• Brief
Print the lines beginning with the one that contains "# ---- one file for each piece" and ending with the one that contains "before = set(bpy.data.objects)", exactly, both included, and no other lines.

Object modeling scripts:
════════
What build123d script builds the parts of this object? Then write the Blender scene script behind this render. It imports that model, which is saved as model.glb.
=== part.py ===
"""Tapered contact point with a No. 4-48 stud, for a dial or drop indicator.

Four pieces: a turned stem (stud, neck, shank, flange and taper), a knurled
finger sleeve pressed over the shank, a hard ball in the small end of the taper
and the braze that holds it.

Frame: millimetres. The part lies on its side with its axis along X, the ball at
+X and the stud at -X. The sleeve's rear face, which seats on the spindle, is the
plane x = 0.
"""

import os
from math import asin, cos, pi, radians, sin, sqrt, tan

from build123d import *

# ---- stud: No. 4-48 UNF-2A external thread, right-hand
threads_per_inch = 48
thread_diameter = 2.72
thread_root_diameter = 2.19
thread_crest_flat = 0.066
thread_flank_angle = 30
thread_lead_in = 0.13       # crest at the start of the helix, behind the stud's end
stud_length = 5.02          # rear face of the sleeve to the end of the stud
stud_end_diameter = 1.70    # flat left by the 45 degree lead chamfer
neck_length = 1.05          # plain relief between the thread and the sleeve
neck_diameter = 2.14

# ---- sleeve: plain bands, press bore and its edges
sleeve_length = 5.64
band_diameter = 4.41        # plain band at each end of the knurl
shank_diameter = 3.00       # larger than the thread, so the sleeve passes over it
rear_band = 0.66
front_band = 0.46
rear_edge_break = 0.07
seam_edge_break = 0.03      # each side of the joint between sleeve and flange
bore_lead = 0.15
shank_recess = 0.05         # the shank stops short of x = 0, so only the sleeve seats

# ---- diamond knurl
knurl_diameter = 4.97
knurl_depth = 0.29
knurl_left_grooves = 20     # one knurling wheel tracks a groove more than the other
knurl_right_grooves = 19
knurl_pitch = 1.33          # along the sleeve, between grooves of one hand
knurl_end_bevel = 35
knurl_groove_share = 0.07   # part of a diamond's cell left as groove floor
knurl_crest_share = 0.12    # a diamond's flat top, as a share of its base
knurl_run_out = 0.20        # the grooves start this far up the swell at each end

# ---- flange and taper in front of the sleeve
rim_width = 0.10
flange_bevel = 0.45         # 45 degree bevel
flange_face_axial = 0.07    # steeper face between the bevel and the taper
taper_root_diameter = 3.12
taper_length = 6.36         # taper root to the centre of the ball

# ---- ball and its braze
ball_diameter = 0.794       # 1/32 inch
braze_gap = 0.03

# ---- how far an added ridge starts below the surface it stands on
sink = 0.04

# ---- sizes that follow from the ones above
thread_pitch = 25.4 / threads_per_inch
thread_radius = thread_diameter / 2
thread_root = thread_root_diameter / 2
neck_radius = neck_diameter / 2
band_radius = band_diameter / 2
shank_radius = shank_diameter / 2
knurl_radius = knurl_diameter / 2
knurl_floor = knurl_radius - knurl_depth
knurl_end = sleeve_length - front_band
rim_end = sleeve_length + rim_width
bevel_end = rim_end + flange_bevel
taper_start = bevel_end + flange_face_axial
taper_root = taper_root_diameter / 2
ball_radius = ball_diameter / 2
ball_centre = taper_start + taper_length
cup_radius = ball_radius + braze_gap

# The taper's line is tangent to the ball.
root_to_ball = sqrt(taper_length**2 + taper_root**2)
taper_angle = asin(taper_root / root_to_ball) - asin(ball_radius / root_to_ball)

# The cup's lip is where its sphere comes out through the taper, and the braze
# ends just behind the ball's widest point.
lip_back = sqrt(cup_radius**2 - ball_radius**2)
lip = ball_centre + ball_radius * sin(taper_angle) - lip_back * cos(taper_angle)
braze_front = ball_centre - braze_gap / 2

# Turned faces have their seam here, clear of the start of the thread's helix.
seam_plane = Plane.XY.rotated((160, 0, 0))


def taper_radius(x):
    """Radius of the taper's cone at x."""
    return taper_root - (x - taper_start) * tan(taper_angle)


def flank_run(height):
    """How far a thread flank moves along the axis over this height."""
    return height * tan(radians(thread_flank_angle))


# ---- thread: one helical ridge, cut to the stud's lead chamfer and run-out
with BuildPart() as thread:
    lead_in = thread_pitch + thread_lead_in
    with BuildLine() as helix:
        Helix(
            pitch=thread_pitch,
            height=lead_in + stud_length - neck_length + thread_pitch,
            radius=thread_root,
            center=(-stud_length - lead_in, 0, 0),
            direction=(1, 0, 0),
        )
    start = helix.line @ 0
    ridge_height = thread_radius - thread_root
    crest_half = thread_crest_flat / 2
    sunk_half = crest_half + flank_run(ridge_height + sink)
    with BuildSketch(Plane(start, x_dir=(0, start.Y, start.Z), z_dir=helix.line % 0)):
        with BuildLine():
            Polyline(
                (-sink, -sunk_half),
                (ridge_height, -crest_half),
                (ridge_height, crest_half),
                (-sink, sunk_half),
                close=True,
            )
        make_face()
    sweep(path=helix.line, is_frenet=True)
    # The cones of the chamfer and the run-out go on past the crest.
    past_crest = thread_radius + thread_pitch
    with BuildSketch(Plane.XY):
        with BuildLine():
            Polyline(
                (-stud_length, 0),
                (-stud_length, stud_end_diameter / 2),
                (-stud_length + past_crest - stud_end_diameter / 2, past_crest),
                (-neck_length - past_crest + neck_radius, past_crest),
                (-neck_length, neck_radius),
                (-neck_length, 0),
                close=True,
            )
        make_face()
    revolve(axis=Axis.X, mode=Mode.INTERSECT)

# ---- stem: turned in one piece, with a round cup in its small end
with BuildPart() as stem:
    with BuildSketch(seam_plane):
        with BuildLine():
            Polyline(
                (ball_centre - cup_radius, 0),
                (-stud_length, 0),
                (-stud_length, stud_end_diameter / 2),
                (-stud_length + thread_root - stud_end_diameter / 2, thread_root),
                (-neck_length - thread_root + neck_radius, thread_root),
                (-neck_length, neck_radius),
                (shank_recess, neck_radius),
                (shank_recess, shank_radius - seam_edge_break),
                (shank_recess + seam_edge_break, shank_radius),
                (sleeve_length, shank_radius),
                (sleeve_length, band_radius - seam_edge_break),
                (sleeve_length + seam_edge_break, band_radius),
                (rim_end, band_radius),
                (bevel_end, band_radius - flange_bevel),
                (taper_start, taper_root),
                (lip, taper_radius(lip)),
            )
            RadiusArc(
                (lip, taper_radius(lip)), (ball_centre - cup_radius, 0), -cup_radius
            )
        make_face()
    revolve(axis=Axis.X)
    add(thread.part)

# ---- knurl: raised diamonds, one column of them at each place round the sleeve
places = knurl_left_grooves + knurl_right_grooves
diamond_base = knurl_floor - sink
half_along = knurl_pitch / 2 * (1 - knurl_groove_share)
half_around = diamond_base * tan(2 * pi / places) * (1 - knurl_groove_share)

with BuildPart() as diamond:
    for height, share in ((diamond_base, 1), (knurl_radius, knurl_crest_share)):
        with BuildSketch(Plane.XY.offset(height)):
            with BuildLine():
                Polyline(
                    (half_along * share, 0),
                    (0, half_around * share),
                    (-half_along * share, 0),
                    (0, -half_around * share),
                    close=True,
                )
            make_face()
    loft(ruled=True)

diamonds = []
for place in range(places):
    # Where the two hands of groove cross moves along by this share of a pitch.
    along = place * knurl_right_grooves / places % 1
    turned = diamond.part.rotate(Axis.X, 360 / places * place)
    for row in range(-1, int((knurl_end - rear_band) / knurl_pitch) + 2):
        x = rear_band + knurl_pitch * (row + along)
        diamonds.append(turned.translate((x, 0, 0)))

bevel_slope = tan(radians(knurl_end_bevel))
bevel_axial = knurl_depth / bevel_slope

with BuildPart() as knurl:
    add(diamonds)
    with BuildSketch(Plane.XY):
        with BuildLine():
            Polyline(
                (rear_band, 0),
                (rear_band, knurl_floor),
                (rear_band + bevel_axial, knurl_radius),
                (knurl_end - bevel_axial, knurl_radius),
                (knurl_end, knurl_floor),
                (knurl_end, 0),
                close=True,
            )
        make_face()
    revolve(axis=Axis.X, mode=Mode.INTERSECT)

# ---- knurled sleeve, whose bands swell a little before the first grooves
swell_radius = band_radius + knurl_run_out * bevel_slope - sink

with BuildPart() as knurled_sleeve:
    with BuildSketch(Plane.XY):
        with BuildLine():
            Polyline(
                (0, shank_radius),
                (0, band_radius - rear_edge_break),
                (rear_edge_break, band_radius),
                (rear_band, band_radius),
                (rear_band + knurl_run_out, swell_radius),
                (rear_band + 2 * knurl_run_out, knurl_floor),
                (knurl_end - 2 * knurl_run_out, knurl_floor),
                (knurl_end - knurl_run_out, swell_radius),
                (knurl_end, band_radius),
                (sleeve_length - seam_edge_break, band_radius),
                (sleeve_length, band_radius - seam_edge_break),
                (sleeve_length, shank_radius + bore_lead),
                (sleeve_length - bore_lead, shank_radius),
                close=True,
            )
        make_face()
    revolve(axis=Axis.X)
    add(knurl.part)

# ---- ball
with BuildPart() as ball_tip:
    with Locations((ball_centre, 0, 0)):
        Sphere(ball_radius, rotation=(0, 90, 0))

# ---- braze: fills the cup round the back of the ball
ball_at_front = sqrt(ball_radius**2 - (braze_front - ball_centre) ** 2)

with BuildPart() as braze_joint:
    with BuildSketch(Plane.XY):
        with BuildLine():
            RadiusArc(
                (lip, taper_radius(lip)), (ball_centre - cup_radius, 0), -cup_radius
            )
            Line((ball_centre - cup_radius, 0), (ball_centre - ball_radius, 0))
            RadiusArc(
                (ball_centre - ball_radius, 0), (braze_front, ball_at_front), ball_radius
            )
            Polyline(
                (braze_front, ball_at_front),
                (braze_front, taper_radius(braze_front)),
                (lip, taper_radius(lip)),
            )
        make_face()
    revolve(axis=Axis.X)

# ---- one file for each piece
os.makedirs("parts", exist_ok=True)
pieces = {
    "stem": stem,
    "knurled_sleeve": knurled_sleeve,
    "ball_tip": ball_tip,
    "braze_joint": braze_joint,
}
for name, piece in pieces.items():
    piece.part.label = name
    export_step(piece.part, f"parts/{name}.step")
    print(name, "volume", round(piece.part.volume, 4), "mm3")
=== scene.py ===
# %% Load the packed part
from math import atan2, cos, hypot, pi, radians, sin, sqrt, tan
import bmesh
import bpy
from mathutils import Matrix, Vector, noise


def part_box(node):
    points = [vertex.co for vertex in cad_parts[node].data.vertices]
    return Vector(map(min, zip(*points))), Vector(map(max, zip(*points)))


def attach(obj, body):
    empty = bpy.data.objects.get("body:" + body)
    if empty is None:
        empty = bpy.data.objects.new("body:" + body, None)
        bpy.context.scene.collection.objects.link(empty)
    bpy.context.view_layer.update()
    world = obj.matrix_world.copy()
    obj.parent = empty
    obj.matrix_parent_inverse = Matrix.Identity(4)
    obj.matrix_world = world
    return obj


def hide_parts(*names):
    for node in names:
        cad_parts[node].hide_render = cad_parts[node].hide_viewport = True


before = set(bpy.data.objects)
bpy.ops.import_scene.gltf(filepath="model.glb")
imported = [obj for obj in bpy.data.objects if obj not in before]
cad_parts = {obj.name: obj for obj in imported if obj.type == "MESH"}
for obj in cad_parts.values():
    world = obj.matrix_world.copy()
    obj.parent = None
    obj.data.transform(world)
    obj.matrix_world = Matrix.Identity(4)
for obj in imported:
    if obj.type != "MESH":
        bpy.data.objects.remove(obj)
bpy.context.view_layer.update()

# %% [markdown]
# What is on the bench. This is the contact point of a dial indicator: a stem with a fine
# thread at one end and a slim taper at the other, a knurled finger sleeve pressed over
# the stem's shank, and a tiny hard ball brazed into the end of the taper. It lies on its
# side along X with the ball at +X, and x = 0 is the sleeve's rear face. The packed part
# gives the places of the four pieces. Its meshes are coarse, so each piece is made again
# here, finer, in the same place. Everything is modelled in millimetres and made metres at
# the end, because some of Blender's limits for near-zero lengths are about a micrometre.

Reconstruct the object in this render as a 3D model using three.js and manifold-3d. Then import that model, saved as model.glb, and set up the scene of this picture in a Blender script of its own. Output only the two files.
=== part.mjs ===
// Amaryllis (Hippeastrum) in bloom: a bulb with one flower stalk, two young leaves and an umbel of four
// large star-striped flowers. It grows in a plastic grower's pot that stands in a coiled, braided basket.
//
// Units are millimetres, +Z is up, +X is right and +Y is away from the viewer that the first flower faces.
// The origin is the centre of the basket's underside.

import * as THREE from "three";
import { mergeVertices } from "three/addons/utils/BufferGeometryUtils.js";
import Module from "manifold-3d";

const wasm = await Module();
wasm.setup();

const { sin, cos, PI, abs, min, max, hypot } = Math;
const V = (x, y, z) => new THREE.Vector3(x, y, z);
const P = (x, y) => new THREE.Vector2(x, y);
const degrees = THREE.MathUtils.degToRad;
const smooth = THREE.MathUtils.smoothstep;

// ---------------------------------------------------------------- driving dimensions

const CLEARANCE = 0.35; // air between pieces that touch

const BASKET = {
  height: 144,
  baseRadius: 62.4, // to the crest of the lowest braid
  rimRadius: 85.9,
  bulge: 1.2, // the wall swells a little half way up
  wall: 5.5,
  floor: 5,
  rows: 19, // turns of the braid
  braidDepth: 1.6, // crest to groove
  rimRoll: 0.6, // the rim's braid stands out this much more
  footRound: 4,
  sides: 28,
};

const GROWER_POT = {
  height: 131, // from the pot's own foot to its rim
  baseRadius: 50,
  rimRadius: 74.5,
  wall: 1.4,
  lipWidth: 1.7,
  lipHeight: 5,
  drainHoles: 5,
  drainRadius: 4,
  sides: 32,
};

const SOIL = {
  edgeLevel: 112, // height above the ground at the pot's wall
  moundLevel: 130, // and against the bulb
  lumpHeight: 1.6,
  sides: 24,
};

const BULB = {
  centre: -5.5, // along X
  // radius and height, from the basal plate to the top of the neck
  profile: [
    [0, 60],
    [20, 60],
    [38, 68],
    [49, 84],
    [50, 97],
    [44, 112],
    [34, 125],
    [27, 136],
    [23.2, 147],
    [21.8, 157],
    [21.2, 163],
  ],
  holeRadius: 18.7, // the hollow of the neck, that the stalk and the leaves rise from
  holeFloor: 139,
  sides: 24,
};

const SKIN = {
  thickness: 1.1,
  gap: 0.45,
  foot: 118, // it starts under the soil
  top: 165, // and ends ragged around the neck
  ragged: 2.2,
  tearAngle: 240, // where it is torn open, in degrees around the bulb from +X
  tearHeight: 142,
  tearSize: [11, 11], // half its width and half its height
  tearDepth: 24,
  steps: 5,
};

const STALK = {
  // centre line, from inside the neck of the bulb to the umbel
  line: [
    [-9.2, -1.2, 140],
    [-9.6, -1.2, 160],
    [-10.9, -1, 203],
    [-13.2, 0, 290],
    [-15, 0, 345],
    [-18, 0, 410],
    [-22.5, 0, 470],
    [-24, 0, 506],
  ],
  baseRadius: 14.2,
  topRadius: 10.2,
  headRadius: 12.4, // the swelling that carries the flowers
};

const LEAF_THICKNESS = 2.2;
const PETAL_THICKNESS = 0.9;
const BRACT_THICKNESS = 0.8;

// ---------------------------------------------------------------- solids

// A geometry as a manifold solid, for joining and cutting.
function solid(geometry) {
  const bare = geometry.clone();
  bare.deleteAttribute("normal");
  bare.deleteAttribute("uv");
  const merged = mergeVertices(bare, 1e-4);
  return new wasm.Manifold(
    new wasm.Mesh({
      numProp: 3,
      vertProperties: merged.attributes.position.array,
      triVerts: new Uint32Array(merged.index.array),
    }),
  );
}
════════
• Written solution
# ---- one file for each piece
os.makedirs("parts", exist_ok=True)
pieces = {
    "stem": stem,
    "knurled_sleeve": knurled_sleeve,
    "ball_tip": ball_tip,
    "braze_joint": braze_joint,
}
for name, piece in pieces.items():
    piece.part.label = name
    export_step(piece.part, f"parts/{name}.step")
    print(name, "volume", round(piece.part.volume, 4), "mm3")
=== scene.py ===
# %% Load the packed part
from math import atan2, cos, hypot, pi, radians, sin, sqrt, tan
import bmesh
import bpy
from mathutils import Matrix, Vector, noise


def part_box(node):
    points = [vertex.co for vertex in cad_parts[node].data.vertices]
    return Vector(map(min, zip(*points))), Vector(map(max, zip(*points)))


def attach(obj, body):
    empty = bpy.data.objects.get("body:" + body)
    if empty is None:
        empty = bpy.data.objects.new("body:" + body, None)
        bpy.context.scene.collection.objects.link(empty)
    bpy.context.view_layer.update()
    world = obj.matrix_world.copy()
    obj.parent = empty
    obj.matrix_parent_inverse = Matrix.Identity(4)
    obj.matrix_world = world
    return obj


def hide_parts(*names):
    for node in names:
        cad_parts[node].hide_render = cad_parts[node].hide_viewport = True


before = set(bpy.data.objects)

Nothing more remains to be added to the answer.